Italian police have seized more than 60 tonnes of seasonal pastries and sweets in a nationwide campaign targeting fraudulent food producers ahead of Christmas.

Christmas cake seized by Italy health police
Panettone, Italy's traditional Christmas cake, was one of the products seized by police. Panettone photo: Shutterstock

Members of the food safety and health unit (Nas) carried out more than 2,000 inspections – more than 100 a day – of factories, bakeries, cheese producers and fruit and vegetable markets in the past three weeks leading up to the festive season.

In a statement released on Tuesday police said inspectors found one in five of the firms had breached food regulations and reported 600 violations of national and local regulations.

In the southern city of Salerno police said they seized 18,000 kilos of chocolates and other sweets with a use by date that had expired in 2007. In the same location they had seized a factory where they allegedly found decomposing figs filled with parasites.

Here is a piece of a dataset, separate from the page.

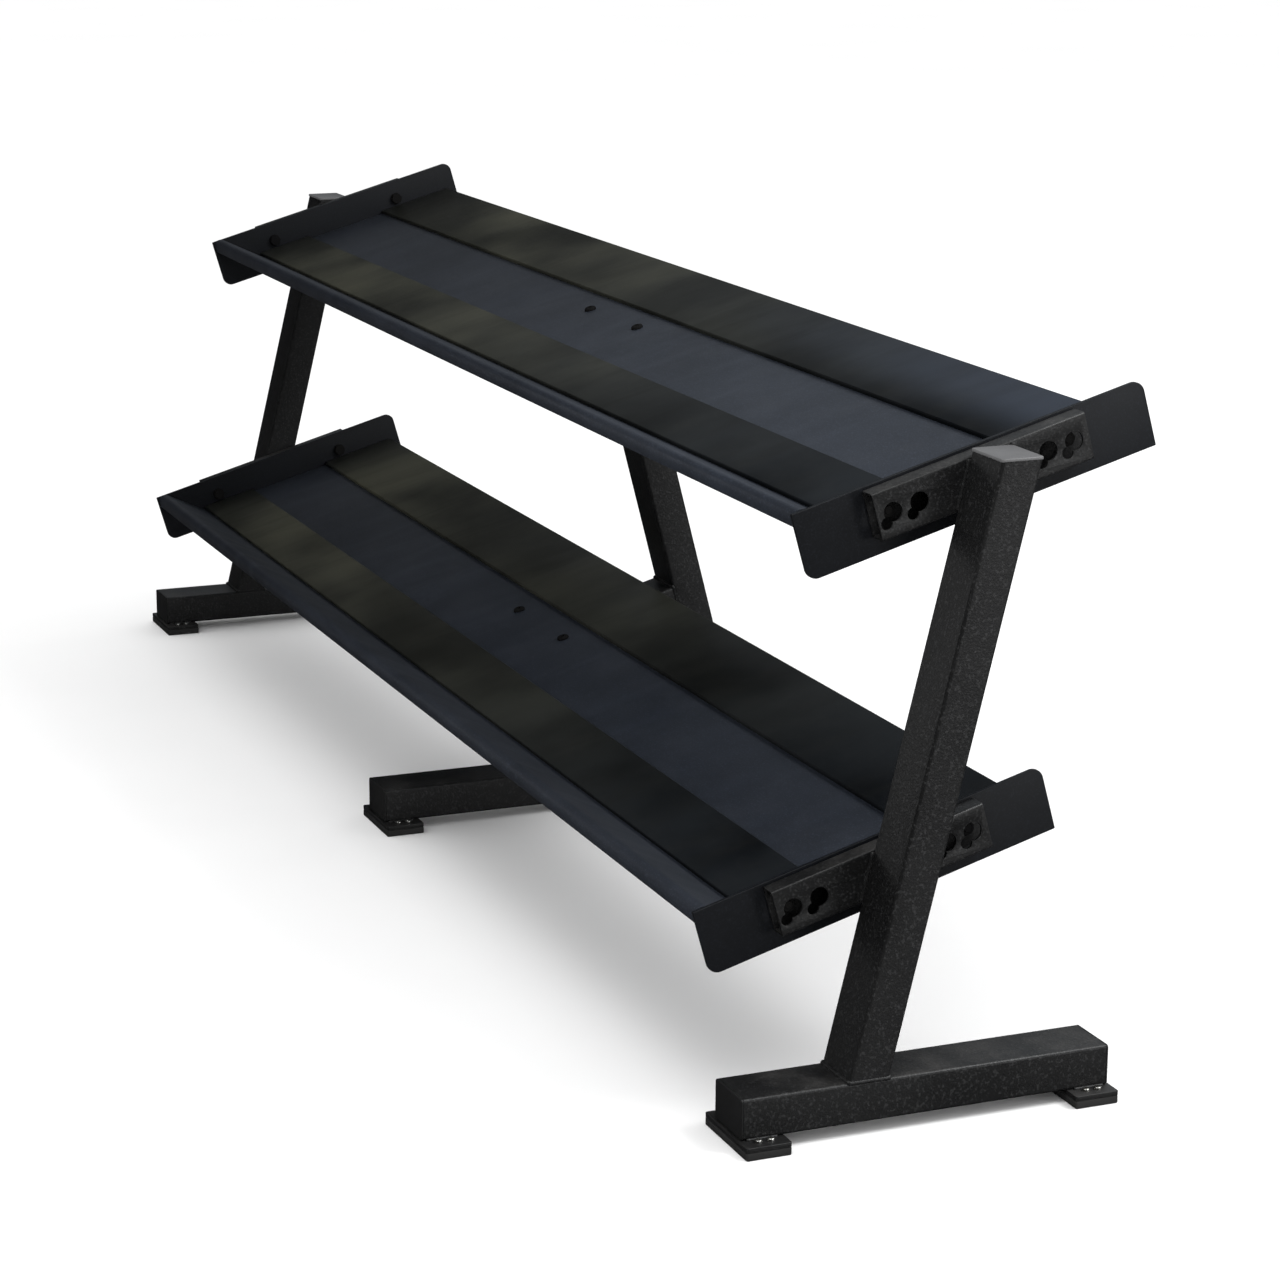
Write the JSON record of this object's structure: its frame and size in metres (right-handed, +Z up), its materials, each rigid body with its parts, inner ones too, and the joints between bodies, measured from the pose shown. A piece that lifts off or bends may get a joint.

Police said more than 650 people have been charged and ordered to pay a total of €670,000 in fines.

Among the food seizures were 30,000 kilograms of sweets and pastries and 1,000 kilograms of fish products. Police said the products were in poor condition, had exceeded their use by date or stored in poor conditions.

Others were being labelled and sold as home-made products when they had been mass produced.

Among other raids police seized 550 kilograms of fish from the markets of Pozzuoli and Salerno. Around 30,000 sweet products were also seized, including panettone cakes and other products such as wine and fizzy wine, that were said to have been produced in breach of government regulations.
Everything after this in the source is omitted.